--- BEGIN Supplied material ---

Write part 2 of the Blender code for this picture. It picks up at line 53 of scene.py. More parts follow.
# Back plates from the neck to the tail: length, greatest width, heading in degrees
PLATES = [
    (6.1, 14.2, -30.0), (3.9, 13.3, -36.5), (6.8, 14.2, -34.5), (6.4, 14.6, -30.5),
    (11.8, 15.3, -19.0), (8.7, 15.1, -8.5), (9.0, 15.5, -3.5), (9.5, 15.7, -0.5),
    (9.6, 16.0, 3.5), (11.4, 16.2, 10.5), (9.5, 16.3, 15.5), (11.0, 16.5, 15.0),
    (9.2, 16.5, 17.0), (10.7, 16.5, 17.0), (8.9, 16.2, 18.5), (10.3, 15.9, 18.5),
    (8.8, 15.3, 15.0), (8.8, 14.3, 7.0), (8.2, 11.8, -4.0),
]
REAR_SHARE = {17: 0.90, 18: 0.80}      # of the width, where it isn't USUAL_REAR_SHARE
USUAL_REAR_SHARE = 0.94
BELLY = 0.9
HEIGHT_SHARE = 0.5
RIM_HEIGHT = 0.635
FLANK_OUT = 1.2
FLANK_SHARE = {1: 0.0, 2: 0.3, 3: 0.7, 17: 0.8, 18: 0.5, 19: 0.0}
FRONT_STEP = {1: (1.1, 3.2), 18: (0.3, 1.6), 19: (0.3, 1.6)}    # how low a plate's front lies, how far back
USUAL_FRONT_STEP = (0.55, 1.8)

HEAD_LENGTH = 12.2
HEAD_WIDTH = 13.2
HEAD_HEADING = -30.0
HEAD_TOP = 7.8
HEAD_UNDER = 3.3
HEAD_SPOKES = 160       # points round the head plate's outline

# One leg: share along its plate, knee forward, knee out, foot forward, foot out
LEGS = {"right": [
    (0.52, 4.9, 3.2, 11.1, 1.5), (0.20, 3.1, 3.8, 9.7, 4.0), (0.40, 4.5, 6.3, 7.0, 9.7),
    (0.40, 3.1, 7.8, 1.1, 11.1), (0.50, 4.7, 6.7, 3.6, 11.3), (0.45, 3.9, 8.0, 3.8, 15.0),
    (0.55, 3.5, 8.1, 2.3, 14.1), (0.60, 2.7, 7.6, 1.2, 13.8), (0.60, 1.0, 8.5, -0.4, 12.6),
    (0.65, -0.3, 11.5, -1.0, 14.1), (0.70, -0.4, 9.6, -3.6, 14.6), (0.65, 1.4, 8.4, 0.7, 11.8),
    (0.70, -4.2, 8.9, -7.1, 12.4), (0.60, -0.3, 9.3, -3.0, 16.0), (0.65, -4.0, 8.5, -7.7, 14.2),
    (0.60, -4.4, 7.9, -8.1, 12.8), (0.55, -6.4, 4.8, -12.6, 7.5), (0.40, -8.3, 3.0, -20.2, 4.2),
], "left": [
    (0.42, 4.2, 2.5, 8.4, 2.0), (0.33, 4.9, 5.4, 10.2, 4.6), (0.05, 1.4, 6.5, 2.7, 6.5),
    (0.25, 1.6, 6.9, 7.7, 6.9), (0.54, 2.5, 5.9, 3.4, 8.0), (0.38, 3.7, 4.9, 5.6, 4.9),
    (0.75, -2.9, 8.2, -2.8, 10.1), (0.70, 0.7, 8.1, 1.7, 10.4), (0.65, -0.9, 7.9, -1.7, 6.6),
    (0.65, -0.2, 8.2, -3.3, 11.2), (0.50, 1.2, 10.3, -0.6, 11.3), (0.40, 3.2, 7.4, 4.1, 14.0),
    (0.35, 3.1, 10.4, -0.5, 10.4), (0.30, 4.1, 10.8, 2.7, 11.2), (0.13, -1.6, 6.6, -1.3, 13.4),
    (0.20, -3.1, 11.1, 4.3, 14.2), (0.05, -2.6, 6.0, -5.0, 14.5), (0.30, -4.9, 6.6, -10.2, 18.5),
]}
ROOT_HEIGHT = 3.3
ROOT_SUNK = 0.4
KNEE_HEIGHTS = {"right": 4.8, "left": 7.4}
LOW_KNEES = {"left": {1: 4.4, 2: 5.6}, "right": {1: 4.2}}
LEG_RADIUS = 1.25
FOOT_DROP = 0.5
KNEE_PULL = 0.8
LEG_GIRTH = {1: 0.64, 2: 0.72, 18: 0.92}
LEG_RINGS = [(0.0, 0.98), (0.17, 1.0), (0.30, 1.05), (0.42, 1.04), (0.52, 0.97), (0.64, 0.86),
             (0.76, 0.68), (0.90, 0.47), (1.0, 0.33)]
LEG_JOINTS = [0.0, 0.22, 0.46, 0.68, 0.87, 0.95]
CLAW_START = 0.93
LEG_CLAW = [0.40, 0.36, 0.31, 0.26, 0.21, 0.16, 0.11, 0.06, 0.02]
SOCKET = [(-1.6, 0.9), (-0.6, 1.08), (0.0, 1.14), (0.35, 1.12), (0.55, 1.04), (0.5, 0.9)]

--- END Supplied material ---

= Objective =
Reproduce the data shown above exactly.

= Solved problem =
Write part 2 of the Blender code for this picture. It picks up at line 53 of scene.py. More parts follow.
# Back plates from the neck to the tail: length, greatest width, heading in degrees
PLATES = [
    (6.1, 14.2, -30.0), (3.9, 13.3, -36.5), (6.8, 14.2, -34.5), (6.4, 14.6, -30.5),
    (11.8, 15.3, -19.0), (8.7, 15.1, -8.5), (9.0, 15.5, -3.5), (9.5, 15.7, -0.5),
    (9.6, 16.0, 3.5), (11.4, 16.2, 10.5), (9.5, 16.3, 15.5), (11.0, 16.5, 15.0),
    (9.2, 16.5, 17.0), (10.7, 16.5, 17.0), (8.9, 16.2, 18.5), (10.3, 15.9, 18.5),
    (8.8, 15.3, 15.0), (8.8, 14.3, 7.0), (8.2, 11.8, -4.0),
]
REAR_SHARE = {17: 0.90, 18: 0.80}      # of the width, where it isn't USUAL_REAR_SHARE
USUAL_REAR_SHARE = 0.94
BELLY = 0.9
HEIGHT_SHARE = 0.5
RIM_HEIGHT = 0.635
FLANK_OUT = 1.2
FLANK_SHARE = {1: 0.0, 2: 0.3, 3: 0.7, 17: 0.8, 18: 0.5, 19: 0.0}
FRONT_STEP = {1: (1.1, 3.2), 18: (0.3, 1.6), 19: (0.3, 1.6)}    # how low a plate's front lies, how far back
USUAL_FRONT_STEP = (0.55, 1.8)

HEAD_LENGTH = 12.2
HEAD_WIDTH = 13.2
HEAD_HEADING = -30.0
HEAD_TOP = 7.8
HEAD_UNDER = 3.3
HEAD_SPOKES = 160       # points round the head plate's outline

# One leg: share along its plate, knee forward, knee out, foot forward, foot out
LEGS = {"right": [
    (0.52, 4.9, 3.2, 11.1, 1.5), (0.20, 3.1, 3.8, 9.7, 4.0), (0.40, 4.5, 6.3, 7.0, 9.7),
    (0.40, 3.1, 7.8, 1.1, 11.1), (0.50, 4.7, 6.7, 3.6, 11.3), (0.45, 3.9, 8.0, 3.8, 15.0),
    (0.55, 3.5, 8.1, 2.3, 14.1), (0.60, 2.7, 7.6, 1.2, 13.8), (0.60, 1.0, 8.5, -0.4, 12.6),
    (0.65, -0.3, 11.5, -1.0, 14.1), (0.70, -0.4, 9.6, -3.6, 14.6), (0.65, 1.4, 8.4, 0.7, 11.8),
    (0.70, -4.2, 8.9, -7.1, 12.4), (0.60, -0.3, 9.3, -3.0, 16.0), (0.65, -4.0, 8.5, -7.7, 14.2),
    (0.60, -4.4, 7.9, -8.1, 12.8), (0.55, -6.4, 4.8, -12.6, 7.5), (0.40, -8.3, 3.0, -20.2, 4.2),
], "left": [
    (0.42, 4.2, 2.5, 8.4, 2.0), (0.33, 4.9, 5.4, 10.2, 4.6), (0.05, 1.4, 6.5, 2.7, 6.5),
    (0.25, 1.6, 6.9, 7.7, 6.9), (0.54, 2.5, 5.9, 3.4, 8.0), (0.38, 3.7, 4.9, 5.6, 4.9),
    (0.75, -2.9, 8.2, -2.8, 10.1), (0.70, 0.7, 8.1, 1.7, 10.4), (0.65, -0.9, 7.9, -1.7, 6.6),
    (0.65, -0.2, 8.2, -3.3, 11.2), (0.50, 1.2, 10.3, -0.6, 11.3), (0.40, 3.2, 7.4, 4.1, 14.0),
    (0.35, 3.1, 10.4, -0.5, 10.4), (0.30, 4.1, 10.8, 2.7, 11.2), (0.13, -1.6, 6.6, -1.3, 13.4),
    (0.20, -3.1, 11.1, 4.3, 14.2), (0.05, -2.6, 6.0, -5.0, 14.5), (0.30, -4.9, 6.6, -10.2, 18.5),
]}
ROOT_HEIGHT = 3.3
ROOT_SUNK = 0.4
KNEE_HEIGHTS = {"right": 4.8, "left": 7.4}
LOW_KNEES = {"left": {1: 4.4, 2: 5.6}, "right": {1: 4.2}}
LEG_RADIUS = 1.25
FOOT_DROP = 0.5
KNEE_PULL = 0.8
LEG_GIRTH = {1: 0.64, 2: 0.72, 18: 0.92}
LEG_RINGS = [(0.0, 0.98), (0.17, 1.0), (0.30, 1.05), (0.42, 1.04), (0.52, 0.97), (0.64, 0.86),
             (0.76, 0.68), (0.90, 0.47), (1.0, 0.33)]
LEG_JOINTS = [0.0, 0.22, 0.46, 0.68, 0.87, 0.95]
CLAW_START = 0.93
LEG_CLAW = [0.40, 0.36, 0.31, 0.26, 0.21, 0.16, 0.11, 0.06, 0.02]
SOCKET = [(-1.6, 0.9), (-0.6, 1.08), (0.0, 1.14), (0.35, 1.12), (0.55, 1.04), (0.5, 0.9)]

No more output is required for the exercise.